> **TASK PROMPT**
Quote every line of the material beneath this one.

> **SUPPLIED INFORMATION**
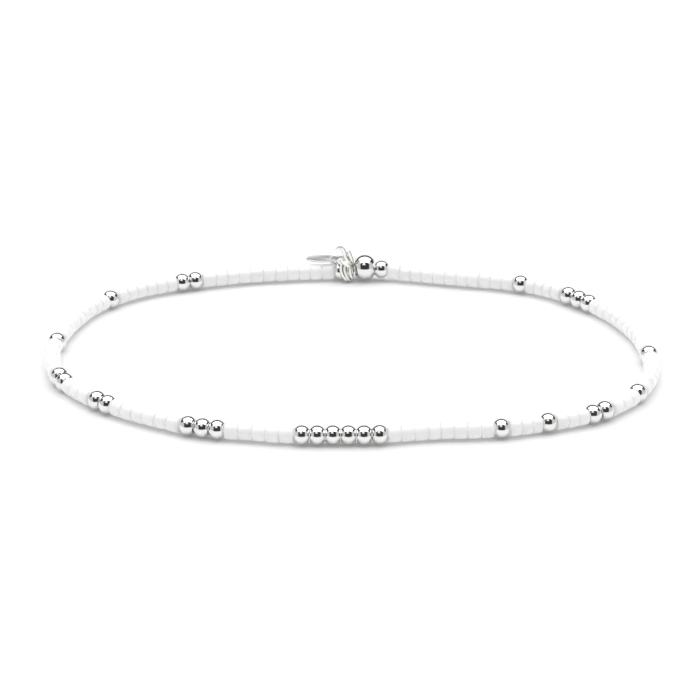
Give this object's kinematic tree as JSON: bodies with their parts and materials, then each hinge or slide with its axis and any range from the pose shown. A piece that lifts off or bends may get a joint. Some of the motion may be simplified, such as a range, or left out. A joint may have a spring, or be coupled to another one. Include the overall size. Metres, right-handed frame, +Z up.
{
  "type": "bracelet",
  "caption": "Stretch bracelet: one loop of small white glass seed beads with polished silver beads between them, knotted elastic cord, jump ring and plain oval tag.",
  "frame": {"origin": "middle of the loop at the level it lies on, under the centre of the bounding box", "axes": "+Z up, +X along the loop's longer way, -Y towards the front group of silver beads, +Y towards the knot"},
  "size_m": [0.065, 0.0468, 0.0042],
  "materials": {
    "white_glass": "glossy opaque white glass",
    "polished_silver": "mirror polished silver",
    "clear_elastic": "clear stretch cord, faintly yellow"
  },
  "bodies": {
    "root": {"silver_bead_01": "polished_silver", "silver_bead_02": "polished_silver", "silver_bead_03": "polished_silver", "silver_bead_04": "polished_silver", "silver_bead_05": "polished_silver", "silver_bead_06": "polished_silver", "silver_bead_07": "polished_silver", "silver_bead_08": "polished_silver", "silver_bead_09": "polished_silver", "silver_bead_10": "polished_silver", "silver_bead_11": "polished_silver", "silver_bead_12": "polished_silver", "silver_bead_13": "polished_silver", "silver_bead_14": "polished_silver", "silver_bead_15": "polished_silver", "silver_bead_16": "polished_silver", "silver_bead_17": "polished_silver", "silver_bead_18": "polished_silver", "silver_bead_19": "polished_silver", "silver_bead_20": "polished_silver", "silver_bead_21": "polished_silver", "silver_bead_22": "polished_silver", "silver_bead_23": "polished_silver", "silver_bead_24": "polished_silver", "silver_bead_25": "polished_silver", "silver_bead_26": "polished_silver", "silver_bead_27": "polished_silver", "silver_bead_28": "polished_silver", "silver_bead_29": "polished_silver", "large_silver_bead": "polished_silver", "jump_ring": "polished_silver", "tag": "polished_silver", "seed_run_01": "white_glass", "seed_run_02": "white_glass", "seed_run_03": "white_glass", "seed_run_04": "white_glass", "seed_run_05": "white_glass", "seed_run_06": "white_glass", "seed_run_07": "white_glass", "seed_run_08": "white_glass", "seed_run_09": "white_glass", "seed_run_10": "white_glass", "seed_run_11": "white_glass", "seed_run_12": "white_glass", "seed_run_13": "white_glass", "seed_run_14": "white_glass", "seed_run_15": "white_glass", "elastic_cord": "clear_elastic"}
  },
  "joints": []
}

> **RESULT BELOW**
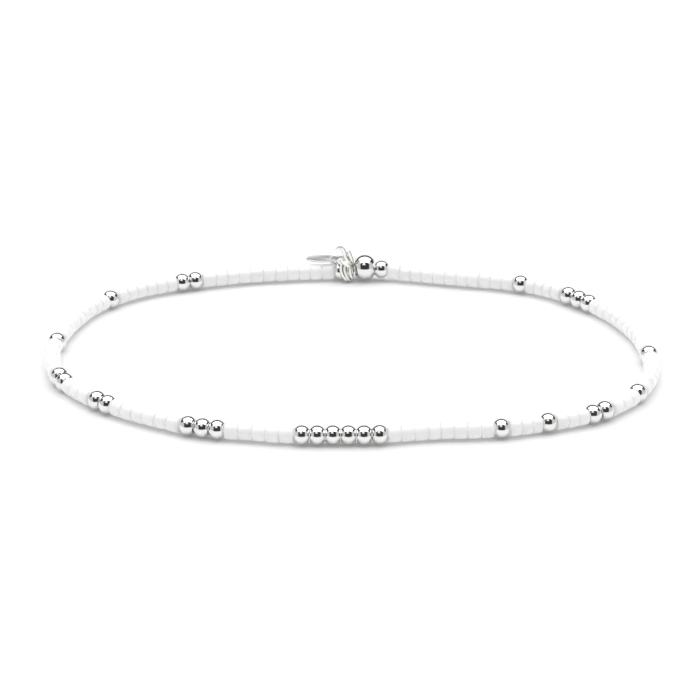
Give this object's kinematic tree as JSON: bodies with their parts and materials, then each hinge or slide with its axis and any range from the pose shown. A piece that lifts off or bends may get a joint. Some of the motion may be simplified, such as a range, or left out. A joint may have a spring, or be coupled to another one. Include the overall size. Metres, right-handed frame, +Z up.
{
  "type": "bracelet",
  "caption": "Stretch bracelet: one loop of small white glass seed beads with polished silver beads between them, knotted elastic cord, jump ring and plain oval tag.",
  "frame": {"origin": "middle of the loop at the level it lies on, under the centre of the bounding box", "axes": "+Z up, +X along the loop's longer way, -Y towards the front group of silver beads, +Y towards the knot"},
  "size_m": [0.065, 0.0468, 0.0042],
  "materials": {
    "white_glass": "glossy opaque white glass",
    "polished_silver": "mirror polished silver",
    "clear_elastic": "clear stretch cord, faintly yellow"
  },
  "bodies": {
    "root": {"silver_bead_01": "polished_silver", "silver_bead_02": "polished_silver", "silver_bead_03": "polished_silver", "silver_bead_04": "polished_silver", "silver_bead_05": "polished_silver", "silver_bead_06": "polished_silver", "silver_bead_07": "polished_silver", "silver_bead_08": "polished_silver", "silver_bead_09": "polished_silver", "silver_bead_10": "polished_silver", "silver_bead_11": "polished_silver", "silver_bead_12": "polished_silver", "silver_bead_13": "polished_silver", "silver_bead_14": "polished_silver", "silver_bead_15": "polished_silver", "silver_bead_16": "polished_silver", "silver_bead_17": "polished_silver", "silver_bead_18": "polished_silver", "silver_bead_19": "polished_silver", "silver_bead_20": "polished_silver", "silver_bead_21": "polished_silver", "silver_bead_22": "polished_silver", "silver_bead_23": "polished_silver", "silver_bead_24": "polished_silver", "silver_bead_25": "polished_silver", "silver_bead_26": "polished_silver", "silver_bead_27": "polished_silver", "silver_bead_28": "polished_silver", "silver_bead_29": "polished_silver", "large_silver_bead": "polished_silver", "jump_ring": "polished_silver", "tag": "polished_silver", "seed_run_01": "white_glass", "seed_run_02": "white_glass", "seed_run_03": "white_glass", "seed_run_04": "white_glass", "seed_run_05": "white_glass", "seed_run_06": "white_glass", "seed_run_07": "white_glass", "seed_run_08": "white_glass", "seed_run_09": "white_glass", "seed_run_10": "white_glass", "seed_run_11": "white_glass", "seed_run_12": "white_glass", "seed_run_13": "white_glass", "seed_run_14": "white_glass", "seed_run_15": "white_glass", "elastic_cord": "clear_elastic"}
  },
  "joints": []
}